* Recorded data:
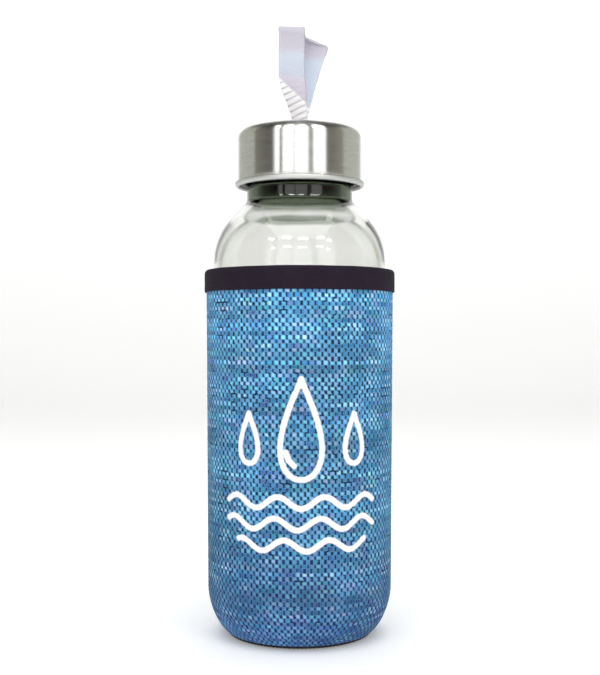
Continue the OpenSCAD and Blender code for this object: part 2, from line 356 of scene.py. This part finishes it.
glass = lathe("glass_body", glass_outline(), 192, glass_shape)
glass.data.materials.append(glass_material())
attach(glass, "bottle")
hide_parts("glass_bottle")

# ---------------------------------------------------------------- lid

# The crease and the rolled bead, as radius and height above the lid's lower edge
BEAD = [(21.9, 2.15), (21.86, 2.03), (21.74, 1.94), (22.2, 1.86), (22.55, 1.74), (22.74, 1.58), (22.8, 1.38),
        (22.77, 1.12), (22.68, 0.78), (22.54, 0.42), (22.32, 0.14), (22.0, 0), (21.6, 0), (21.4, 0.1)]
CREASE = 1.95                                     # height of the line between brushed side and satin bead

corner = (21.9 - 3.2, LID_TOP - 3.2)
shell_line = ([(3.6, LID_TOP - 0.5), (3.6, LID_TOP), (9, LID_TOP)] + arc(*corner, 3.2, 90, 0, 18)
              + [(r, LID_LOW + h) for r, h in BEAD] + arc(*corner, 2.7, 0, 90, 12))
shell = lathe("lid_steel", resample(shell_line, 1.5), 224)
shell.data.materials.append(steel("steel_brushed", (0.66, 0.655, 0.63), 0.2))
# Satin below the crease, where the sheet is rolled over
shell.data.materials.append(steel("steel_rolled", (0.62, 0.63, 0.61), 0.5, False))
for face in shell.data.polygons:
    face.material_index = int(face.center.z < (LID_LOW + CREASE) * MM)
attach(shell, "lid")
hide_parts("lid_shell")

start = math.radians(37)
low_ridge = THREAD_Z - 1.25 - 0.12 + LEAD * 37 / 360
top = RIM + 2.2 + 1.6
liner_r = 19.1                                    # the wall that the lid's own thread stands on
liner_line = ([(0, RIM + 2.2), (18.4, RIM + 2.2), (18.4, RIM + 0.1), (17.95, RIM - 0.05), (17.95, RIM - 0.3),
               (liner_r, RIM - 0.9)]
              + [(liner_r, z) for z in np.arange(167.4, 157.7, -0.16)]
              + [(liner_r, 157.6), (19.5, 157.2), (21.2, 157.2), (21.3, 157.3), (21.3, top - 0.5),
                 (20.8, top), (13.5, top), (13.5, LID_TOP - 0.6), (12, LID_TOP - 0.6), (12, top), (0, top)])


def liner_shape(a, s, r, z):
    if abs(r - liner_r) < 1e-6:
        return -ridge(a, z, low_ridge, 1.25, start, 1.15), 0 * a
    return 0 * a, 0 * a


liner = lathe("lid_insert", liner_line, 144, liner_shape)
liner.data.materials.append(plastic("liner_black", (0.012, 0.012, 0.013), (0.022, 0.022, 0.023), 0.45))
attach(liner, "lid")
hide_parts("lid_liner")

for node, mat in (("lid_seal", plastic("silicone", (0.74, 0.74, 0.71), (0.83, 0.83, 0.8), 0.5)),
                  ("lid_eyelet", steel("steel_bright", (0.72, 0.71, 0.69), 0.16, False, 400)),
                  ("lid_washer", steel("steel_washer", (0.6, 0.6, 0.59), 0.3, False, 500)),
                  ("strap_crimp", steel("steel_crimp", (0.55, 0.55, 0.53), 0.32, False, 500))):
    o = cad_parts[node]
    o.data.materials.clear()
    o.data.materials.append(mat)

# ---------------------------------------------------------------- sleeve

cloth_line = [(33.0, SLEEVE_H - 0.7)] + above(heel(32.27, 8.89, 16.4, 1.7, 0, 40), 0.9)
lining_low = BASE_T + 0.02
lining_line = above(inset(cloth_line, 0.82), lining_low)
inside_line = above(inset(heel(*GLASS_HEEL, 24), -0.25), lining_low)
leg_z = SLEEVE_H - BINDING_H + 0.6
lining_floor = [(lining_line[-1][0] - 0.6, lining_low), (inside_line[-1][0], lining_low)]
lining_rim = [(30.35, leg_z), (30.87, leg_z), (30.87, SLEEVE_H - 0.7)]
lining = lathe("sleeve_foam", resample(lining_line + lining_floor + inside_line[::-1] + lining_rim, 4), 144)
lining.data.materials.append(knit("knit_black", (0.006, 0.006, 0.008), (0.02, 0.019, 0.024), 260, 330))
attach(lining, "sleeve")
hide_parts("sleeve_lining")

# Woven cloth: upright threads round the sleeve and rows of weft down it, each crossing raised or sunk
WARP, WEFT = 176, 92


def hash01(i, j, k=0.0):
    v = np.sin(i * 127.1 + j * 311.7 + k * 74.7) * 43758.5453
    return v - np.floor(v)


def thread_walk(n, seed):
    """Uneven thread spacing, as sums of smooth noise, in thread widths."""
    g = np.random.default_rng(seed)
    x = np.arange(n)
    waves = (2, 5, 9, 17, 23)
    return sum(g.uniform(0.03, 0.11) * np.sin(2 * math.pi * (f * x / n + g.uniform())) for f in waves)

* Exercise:
Output exactly the leading lines of the data, up to and including the line marked by "return 0 * a, 0 * a".

* Response to the exercise:
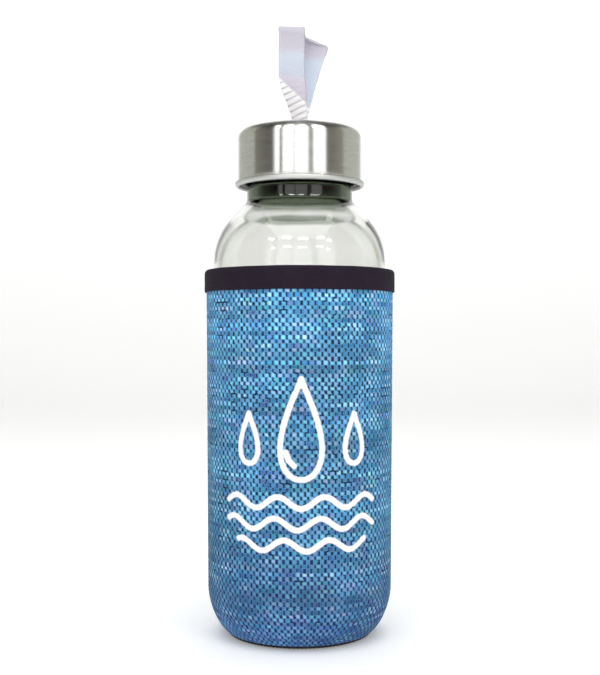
Continue the OpenSCAD and Blender code for this object: part 2, from line 356 of scene.py. This part finishes it.
glass = lathe("glass_body", glass_outline(), 192, glass_shape)
glass.data.materials.append(glass_material())
attach(glass, "bottle")
hide_parts("glass_bottle")

# ---------------------------------------------------------------- lid

# The crease and the rolled bead, as radius and height above the lid's lower edge
BEAD = [(21.9, 2.15), (21.86, 2.03), (21.74, 1.94), (22.2, 1.86), (22.55, 1.74), (22.74, 1.58), (22.8, 1.38),
        (22.77, 1.12), (22.68, 0.78), (22.54, 0.42), (22.32, 0.14), (22.0, 0), (21.6, 0), (21.4, 0.1)]
CREASE = 1.95                                     # height of the line between brushed side and satin bead

corner = (21.9 - 3.2, LID_TOP - 3.2)
shell_line = ([(3.6, LID_TOP - 0.5), (3.6, LID_TOP), (9, LID_TOP)] + arc(*corner, 3.2, 90, 0, 18)
              + [(r, LID_LOW + h) for r, h in BEAD] + arc(*corner, 2.7, 0, 90, 12))
shell = lathe("lid_steel", resample(shell_line, 1.5), 224)
shell.data.materials.append(steel("steel_brushed", (0.66, 0.655, 0.63), 0.2))
# Satin below the crease, where the sheet is rolled over
shell.data.materials.append(steel("steel_rolled", (0.62, 0.63, 0.61), 0.5, False))
for face in shell.data.polygons:
    face.material_index = int(face.center.z < (LID_LOW + CREASE) * MM)
attach(shell, "lid")
hide_parts("lid_shell")

start = math.radians(37)
low_ridge = THREAD_Z - 1.25 - 0.12 + LEAD * 37 / 360
top = RIM + 2.2 + 1.6
liner_r = 19.1                                    # the wall that the lid's own thread stands on
liner_line = ([(0, RIM + 2.2), (18.4, RIM + 2.2), (18.4, RIM + 0.1), (17.95, RIM - 0.05), (17.95, RIM - 0.3),
               (liner_r, RIM - 0.9)]
              + [(liner_r, z) for z in np.arange(167.4, 157.7, -0.16)]
              + [(liner_r, 157.6), (19.5, 157.2), (21.2, 157.2), (21.3, 157.3), (21.3, top - 0.5),
                 (20.8, top), (13.5, top), (13.5, LID_TOP - 0.6), (12, LID_TOP - 0.6), (12, top), (0, top)])


def liner_shape(a, s, r, z):
    if abs(r - liner_r) < 1e-6:
        return -ridge(a, z, low_ridge, 1.25, start, 1.15), 0 * a
    return 0 * a, 0 * a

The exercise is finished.